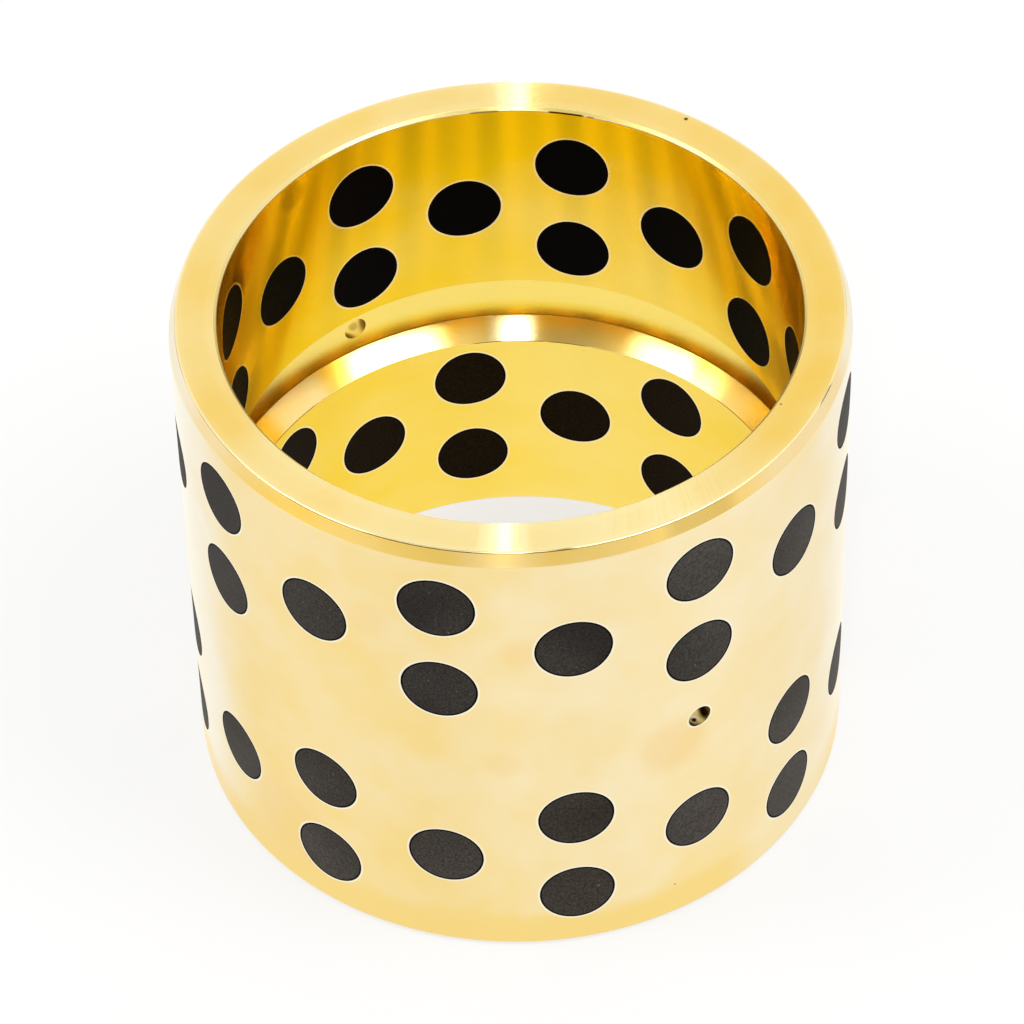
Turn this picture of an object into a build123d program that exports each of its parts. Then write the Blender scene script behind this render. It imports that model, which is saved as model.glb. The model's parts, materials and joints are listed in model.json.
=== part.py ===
from build123d import *

import math
import os

# Self-lubricating plain bushing, in millimetres and degrees.
# The bore axis is +Z and the origin is the centre of the base.
# An azimuth of 0 points along -Y, and grows towards +X.

# Sleeve, turned from one bronze casting.
bore_diameter = 90.0
wall_thickness = 7.5
length = 90.0
lead_in_length = 2.5  # outer taper at the top, along the axis
lead_in_depth = 1.1  # the same taper, across the wall
base_chamfer = 0.7  # outer edge of the base, at 45 degrees
bore_chamfer = 0.5  # both mouths of the bore, at 45 degrees

# Ring groove that spreads grease half-way up the bore.
groove_mouth_width = 14.0
groove_flank_angle = 30.0  # each flank, from the radial direction
groove_web = 3.5  # bronze left outside the groove's floor

# Radial holes that feed the groove, the first at azimuth 0.
grease_hole_diameter = 4.0
grease_hole_count = 2

# Graphite plugs, staggered in bands above and below the groove.
plug_diameter = 12.0
plug_columns = 16
row_spacing = 9.0  # wanted distance from one row of plugs to the next
end_land = 6.0  # plain wall between an end face and the nearest plugs
groove_land = 2.0  # plain wall between the groove's mouth and the nearest plugs
glue_gap = 0.05  # around each plug, filled by its bonding film

# A cutter reaches this far past the faces that it breaks through.
cutter_overrun = 1.0

bore_radius = bore_diameter / 2
outer_radius = bore_radius + wall_thickness
middle_height = length / 2
column_angle = 360.0 / plug_columns


def sleeve_section():
    """Half section of the sleeve in the XZ plane, with the groove in its bore."""
    floor_radius = outer_radius - groove_web
    flank_rise = (floor_radius - bore_radius) * math.tan(math.radians(groove_flank_angle))
    groove_bottom = middle_height - groove_mouth_width / 2
    groove_top = middle_height + groove_mouth_width / 2
    return make_face(
        Polyline(
            (bore_radius + bore_chamfer, 0, 0),
            (outer_radius - base_chamfer, 0, 0),
            (outer_radius, 0, base_chamfer),
            (outer_radius, 0, length - lead_in_length),
            (outer_radius - lead_in_depth, 0, length),
            (bore_radius + bore_chamfer, 0, length),
            (bore_radius, 0, length - bore_chamfer),
            (bore_radius, 0, groove_top),
            (floor_radius, 0, groove_top - flank_rise),
            (floor_radius, 0, groove_bottom + flank_rise),
            (bore_radius, 0, groove_bottom),
            (bore_radius, 0, bore_chamfer),
            close=True,
        )
    )


def radial_rod(diameter, azimuth, height):
    """Round rod across the wall, at one azimuth and height, longer than the wall is thick."""
    rod = Cylinder(diameter / 2, wall_thickness + 2 * cutter_overrun)
    across_the_wall = Pos(0, -(bore_radius + outer_radius) / 2, height) * Rot(90, 0, 0)
    return Rot(0, 0, azimuth) * across_the_wall * rod


def row_heights():
    """Heights of the plug rows from the top down: a band above the groove, its mirror below."""
    nearest = groove_mouth_width / 2 + groove_land + plug_diameter / 2
    farthest = middle_height - end_land - plug_diameter / 2
    steps = max(1, round((farthest - nearest) / row_spacing))
    offsets = [farthest + (nearest - farthest) * step / steps for step in range(steps + 1)]
    upper_band = [middle_height + offset for offset in offsets]
    lower_band = [middle_height - offset for offset in reversed(offsets)]
    return upper_band + lower_band


def plug_places():
    """Node name, azimuth and height of each plug: every second place of the rows and columns."""
    places = []
    for column in range(plug_columns):
        for row, height in enumerate(row_heights()):
            if (row + column) % 2 == 0:
                name = f"graphite_plug_c{column + 1:02d}_r{row + 1}"
                places.append((name, column * column_angle, height))
    return places


def sleeve():
    """The turned sleeve with its plug holes and grease holes."""
    # The seam of the turned faces lies half-way between two columns of plugs.
    blank = Rot(0, 0, column_angle / 2) * revolve(sleeve_section(), Axis.Z)
    plug_holes = [
        radial_rod(plug_diameter, azimuth, height)
        for _, azimuth, height in plug_places()
    ]
    grease_holes = [
        radial_rod(grease_hole_diameter, hole * 360.0 / grease_hole_count, middle_height)
        for hole in range(grease_hole_count)
    ]
    return blank - (plug_holes + grease_holes)


def graphite_plug(azimuth, height):
    """One plug, with ends turned flush with the sleeve's bore and outside."""
    rod = radial_rod(plug_diameter - 2 * glue_gap, azimuth, height)
    tube = Cylinder(outer_radius, length) - Cylinder(bore_radius, length)
    return rod & (Pos(0, 0, middle_height) * tube)


os.makedirs("parts", exist_ok=True)
export_step(sleeve(), "parts/bronze_sleeve.step")
for name, azimuth, height in plug_places():
    export_step(graphite_plug(azimuth, height), f"parts/{name}.step")
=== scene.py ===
import json
import math

import bpy
from mathutils import Matrix, Vector


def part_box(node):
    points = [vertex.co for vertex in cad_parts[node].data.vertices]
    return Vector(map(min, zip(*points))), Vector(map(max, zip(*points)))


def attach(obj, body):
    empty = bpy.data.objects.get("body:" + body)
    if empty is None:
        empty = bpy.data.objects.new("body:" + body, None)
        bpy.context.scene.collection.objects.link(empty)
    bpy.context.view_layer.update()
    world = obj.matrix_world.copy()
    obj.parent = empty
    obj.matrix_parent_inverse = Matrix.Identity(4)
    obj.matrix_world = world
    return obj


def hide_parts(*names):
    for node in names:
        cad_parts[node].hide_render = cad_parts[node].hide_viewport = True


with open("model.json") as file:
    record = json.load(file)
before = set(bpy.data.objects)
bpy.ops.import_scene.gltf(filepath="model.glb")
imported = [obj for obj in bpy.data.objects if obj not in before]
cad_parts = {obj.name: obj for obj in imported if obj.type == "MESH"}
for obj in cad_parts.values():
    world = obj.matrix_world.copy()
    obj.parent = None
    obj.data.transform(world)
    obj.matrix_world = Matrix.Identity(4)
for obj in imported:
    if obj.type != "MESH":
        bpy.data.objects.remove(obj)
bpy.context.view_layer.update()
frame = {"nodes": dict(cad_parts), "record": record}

# Lengths are in metres. An azimuth round the bore's axis is 0 along -Y and grows towards +X, as
# in the frame.
MM = 0.001
BODY = "root"

# ---------------------------------------------------------------- sizes
mounts = {mount["name"]: mount for mount in frame["record"]["mounts"]}
sleeve_low, sleeve_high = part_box("bronze_sleeve")
plug_names = sorted(name for name in frame["nodes"] if name.startswith("graphite_plug"))

outer_radius = sleeve_high.x
bore_radius = mounts["bore"]["dims"]["r_mm"] * MM
length = sleeve_high.z
middle_height = length / 2

# Section of the sleeve between the faces that the frame gives.
bore_chamfer = (length - mounts["bore"]["dims"]["length_mm"] * MM) / 2
base_chamfer = 0.7 * MM
lead_in_length = 2.5 * MM
lead_in_depth = 1.1 * MM
groove_half_mouth = 7.0 * MM
groove_floor_radius = 49.0 * MM
groove_flank_angle = math.radians(30)
groove_flank_rise = (groove_floor_radius - bore_radius) * math.tan(groove_flank_angle)
grease_hole_radius = 2.0 * MM
grease_hole_columns = (0, 8)
grease_cell_half_height = 6.0 * MM
plug_gap = 0.05 * MM

# Radii that the lathe tool leaves at the corners of the section.
crisp_edge = 0.06 * MM
lower_lip_edge = 0.10 * MM
worn_edge = 0.14 * MM
lead_in_edge = 0.30 * MM
mouth_edge = 0.40 * MM
soft_edge = 1.50 * MM
inner_corner = 0.30 * MM

# How far the groove's lower flank bulges.
flank_crown = 0.05 * MM

# A narrow ring round each plug hole, coloured pale as a painted highlight.
halo_width = 0.30 * MM

# The fine scallops that the tool cuts in the end faces, and their slope at the crests.
scallop_pitch = 0.30 * MM
scallop_slope = math.radians(14)

# Mesh density. BAND_ROWS and END_ROWS are the rows in a long and in a short stretch of a wall.
# A cell is the part of a wall round one hole. An easing over 1 crowds its rings near the hole.
COLUMNS = 16
COLUMN_STEPS = 18
AROUND = COLUMNS * COLUMN_STEPS
BAND_ROWS = 8
END_ROWS = 2
ROUNDING_STEPS = 3
TAPER_ROWS = 2
UPPER_FLANK_ROWS = 4
LOWER_FLANK_ROWS = 6
GREASE_HOLE_ROWS = 4
CELL_RINGS = 5
CELL_EASING = 1.4
CELL_CORNER = math.atan2(-BAND_ROWS, -COLUMN_STEPS / 2)

# The finish of the ring round a hole, by the finish of its wall. Round the plugs it is a painted
# highlight.
RIM_FINISHES = {"outside": "outside_rim_highlight", "bore": "bore_rim_highlight", "groove": "groove"}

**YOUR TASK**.
Repeat exactly the lines running from the one with "rod = radial_rod(plug_diameter" through the one with "before = set(bpy.data.objects)", both included.

**EXERCISE RESULT**.
    rod = radial_rod(plug_diameter - 2 * glue_gap, azimuth, height)
    tube = Cylinder(outer_radius, length) - Cylinder(bore_radius, length)
    return rod & (Pos(0, 0, middle_height) * tube)


os.makedirs("parts", exist_ok=True)
export_step(sleeve(), "parts/bronze_sleeve.step")
for name, azimuth, height in plug_places():
    export_step(graphite_plug(azimuth, height), f"parts/{name}.step")
=== scene.py ===
import json
import math

import bpy
from mathutils import Matrix, Vector


def part_box(node):
    points = [vertex.co for vertex in cad_parts[node].data.vertices]
    return Vector(map(min, zip(*points))), Vector(map(max, zip(*points)))


def attach(obj, body):
    empty = bpy.data.objects.get("body:" + body)
    if empty is None:
        empty = bpy.data.objects.new("body:" + body, None)
        bpy.context.scene.collection.objects.link(empty)
    bpy.context.view_layer.update()
    world = obj.matrix_world.copy()
    obj.parent = empty
    obj.matrix_parent_inverse = Matrix.Identity(4)
    obj.matrix_world = world
    return obj


def hide_parts(*names):
    for node in names:
        cad_parts[node].hide_render = cad_parts[node].hide_viewport = True


with open("model.json") as file:
    record = json.load(file)
before = set(bpy.data.objects)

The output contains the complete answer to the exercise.